◆ EXERCISE ◆
In the entries below, find the lines with the word "this" and copy them.

[Data extracted from a collection]
________________

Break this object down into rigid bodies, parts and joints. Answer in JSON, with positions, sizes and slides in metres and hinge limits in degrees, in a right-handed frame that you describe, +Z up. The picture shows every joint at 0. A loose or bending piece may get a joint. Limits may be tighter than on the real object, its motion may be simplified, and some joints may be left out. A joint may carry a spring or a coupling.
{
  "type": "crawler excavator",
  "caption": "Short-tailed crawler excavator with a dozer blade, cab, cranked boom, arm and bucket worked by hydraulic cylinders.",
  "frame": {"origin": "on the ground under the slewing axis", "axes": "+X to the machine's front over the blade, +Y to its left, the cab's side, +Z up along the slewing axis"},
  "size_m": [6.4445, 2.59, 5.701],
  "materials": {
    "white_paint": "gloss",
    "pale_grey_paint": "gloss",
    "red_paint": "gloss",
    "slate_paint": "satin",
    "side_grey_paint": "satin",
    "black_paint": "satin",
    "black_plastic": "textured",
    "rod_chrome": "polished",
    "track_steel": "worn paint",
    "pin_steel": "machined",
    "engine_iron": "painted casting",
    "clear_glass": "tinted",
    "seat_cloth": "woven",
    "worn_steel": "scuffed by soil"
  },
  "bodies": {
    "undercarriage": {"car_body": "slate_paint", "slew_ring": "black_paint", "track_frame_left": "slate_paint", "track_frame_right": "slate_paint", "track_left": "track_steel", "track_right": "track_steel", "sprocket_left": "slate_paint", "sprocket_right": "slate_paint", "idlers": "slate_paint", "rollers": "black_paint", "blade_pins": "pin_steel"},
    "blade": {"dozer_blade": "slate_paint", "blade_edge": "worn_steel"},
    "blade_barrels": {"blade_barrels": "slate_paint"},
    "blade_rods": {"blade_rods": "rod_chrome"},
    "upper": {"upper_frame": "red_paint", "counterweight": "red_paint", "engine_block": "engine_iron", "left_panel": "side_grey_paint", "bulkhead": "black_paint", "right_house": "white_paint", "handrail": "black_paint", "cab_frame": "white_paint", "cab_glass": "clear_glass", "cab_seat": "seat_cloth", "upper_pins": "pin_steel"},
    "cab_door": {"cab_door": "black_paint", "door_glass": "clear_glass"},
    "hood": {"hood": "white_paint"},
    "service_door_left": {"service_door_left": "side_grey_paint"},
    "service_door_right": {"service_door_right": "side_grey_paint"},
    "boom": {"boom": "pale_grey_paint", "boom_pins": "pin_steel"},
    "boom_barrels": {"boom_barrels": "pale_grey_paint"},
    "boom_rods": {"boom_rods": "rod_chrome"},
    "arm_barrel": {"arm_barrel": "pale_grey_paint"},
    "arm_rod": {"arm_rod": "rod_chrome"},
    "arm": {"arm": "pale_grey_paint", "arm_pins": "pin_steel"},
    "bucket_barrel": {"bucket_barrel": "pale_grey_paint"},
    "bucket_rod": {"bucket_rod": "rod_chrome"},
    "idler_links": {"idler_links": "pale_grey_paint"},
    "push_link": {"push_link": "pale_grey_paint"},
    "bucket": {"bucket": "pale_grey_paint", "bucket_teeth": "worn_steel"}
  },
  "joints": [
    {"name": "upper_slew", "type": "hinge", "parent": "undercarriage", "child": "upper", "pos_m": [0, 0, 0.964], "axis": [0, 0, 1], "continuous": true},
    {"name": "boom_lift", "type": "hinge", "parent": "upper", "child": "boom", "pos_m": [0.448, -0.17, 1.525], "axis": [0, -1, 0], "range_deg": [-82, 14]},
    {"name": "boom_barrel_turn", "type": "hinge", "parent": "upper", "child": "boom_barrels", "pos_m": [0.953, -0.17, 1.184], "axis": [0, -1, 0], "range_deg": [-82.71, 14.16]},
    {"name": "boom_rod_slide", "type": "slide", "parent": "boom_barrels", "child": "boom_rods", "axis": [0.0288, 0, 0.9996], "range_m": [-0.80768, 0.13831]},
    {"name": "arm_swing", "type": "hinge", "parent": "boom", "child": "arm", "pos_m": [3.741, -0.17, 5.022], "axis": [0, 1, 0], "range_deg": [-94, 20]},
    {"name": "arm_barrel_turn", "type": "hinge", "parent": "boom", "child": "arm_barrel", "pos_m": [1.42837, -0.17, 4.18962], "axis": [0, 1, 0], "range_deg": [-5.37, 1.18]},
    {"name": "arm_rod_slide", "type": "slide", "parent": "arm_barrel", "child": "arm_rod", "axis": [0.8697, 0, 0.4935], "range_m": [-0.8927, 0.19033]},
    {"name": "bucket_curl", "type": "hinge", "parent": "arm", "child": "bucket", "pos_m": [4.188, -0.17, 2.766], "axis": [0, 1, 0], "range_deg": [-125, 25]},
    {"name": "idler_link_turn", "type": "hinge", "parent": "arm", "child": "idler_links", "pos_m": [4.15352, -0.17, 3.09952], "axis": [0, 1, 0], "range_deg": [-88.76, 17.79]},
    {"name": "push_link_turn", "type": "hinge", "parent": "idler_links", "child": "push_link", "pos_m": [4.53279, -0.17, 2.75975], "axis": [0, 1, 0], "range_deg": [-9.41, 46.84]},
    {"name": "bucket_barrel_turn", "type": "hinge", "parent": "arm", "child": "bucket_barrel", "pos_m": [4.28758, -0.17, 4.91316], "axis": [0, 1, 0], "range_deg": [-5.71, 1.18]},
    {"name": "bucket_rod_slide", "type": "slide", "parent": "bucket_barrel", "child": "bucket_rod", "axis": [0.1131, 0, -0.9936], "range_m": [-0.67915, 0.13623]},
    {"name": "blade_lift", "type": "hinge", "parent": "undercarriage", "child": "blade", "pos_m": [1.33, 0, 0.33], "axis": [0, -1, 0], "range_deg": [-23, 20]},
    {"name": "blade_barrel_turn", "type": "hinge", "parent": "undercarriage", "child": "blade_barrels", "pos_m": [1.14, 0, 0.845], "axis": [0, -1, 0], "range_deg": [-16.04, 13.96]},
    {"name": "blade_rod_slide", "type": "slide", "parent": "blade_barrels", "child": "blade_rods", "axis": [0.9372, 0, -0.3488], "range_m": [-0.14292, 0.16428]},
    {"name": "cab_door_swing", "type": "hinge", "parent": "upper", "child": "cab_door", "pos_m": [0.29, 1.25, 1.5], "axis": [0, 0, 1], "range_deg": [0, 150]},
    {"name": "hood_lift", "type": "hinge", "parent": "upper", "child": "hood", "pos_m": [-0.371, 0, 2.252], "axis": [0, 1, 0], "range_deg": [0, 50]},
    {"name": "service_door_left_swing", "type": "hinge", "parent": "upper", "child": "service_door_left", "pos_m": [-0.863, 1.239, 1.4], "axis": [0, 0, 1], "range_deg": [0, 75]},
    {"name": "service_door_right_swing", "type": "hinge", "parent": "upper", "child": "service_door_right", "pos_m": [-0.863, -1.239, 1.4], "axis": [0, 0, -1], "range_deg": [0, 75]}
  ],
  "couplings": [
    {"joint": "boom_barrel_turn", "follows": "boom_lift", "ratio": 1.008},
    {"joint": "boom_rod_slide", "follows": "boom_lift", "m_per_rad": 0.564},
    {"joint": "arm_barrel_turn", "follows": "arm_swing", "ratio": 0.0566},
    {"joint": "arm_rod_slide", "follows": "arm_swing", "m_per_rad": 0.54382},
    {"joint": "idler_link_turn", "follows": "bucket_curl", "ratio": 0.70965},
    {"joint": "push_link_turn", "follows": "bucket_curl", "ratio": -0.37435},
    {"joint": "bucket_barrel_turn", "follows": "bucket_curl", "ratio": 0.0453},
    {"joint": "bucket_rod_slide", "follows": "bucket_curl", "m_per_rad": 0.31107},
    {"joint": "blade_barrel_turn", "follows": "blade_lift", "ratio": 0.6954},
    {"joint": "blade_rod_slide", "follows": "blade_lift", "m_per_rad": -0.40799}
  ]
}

________________

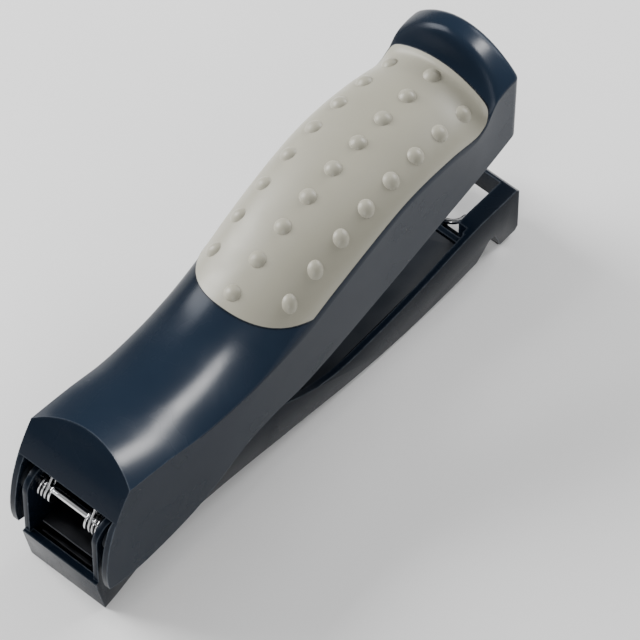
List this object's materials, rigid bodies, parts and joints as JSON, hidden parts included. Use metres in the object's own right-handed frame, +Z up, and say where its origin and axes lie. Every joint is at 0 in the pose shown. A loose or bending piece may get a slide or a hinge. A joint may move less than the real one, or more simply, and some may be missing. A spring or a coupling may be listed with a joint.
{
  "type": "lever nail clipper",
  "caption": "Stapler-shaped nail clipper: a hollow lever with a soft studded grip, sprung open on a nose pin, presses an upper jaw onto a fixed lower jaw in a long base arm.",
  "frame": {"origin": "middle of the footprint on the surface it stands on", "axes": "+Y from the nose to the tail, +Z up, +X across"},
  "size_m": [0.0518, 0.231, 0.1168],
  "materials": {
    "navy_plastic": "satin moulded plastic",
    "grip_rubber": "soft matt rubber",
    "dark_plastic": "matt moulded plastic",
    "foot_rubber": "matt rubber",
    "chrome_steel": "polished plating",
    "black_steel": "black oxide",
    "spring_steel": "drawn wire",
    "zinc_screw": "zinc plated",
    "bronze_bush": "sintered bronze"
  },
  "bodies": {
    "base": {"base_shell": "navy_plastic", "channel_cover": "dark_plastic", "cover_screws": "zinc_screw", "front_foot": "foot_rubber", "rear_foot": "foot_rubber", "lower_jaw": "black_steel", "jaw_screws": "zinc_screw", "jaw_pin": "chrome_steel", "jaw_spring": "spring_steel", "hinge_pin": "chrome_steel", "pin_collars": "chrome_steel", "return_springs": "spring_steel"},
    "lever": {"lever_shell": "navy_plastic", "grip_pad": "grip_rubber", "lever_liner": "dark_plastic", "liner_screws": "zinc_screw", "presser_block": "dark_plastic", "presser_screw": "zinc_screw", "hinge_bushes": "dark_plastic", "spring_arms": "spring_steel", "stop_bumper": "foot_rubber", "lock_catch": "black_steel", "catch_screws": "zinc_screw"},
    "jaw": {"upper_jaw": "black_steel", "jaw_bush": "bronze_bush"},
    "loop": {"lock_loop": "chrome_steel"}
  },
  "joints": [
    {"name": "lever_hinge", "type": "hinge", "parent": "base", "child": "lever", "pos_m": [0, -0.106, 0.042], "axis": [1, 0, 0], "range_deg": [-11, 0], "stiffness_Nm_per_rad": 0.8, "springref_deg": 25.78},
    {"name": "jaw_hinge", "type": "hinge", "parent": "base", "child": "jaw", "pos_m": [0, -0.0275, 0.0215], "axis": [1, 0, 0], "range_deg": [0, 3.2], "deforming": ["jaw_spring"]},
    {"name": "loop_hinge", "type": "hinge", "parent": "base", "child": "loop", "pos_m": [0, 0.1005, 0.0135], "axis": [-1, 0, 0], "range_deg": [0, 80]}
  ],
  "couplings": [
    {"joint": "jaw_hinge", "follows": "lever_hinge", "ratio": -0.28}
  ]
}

________________

◆ RESPONSE ◆
Break this object down into rigid bodies, parts and joints. Answer in JSON, with positions, sizes and slides in metres and hinge limits in degrees, in a right-handed frame that you describe, +Z up. The picture shows every joint at 0. A loose or bending piece may get a joint. Limits may be tighter than on the real object, its motion may be simplified, and some joints may be left out. A joint may carry a spring or a coupling.
List this object's materials, rigid bodies, parts and joints as JSON, hidden parts included. Use metres in the object's own right-handed frame, +Z up, and say where its origin and axes lie. Every joint is at 0 in the pose shown. A loose or bending piece may get a slide or a hinge. A joint may move less than the real one, or more simply, and some may be missing. A spring or a coupling may be listed with a joint.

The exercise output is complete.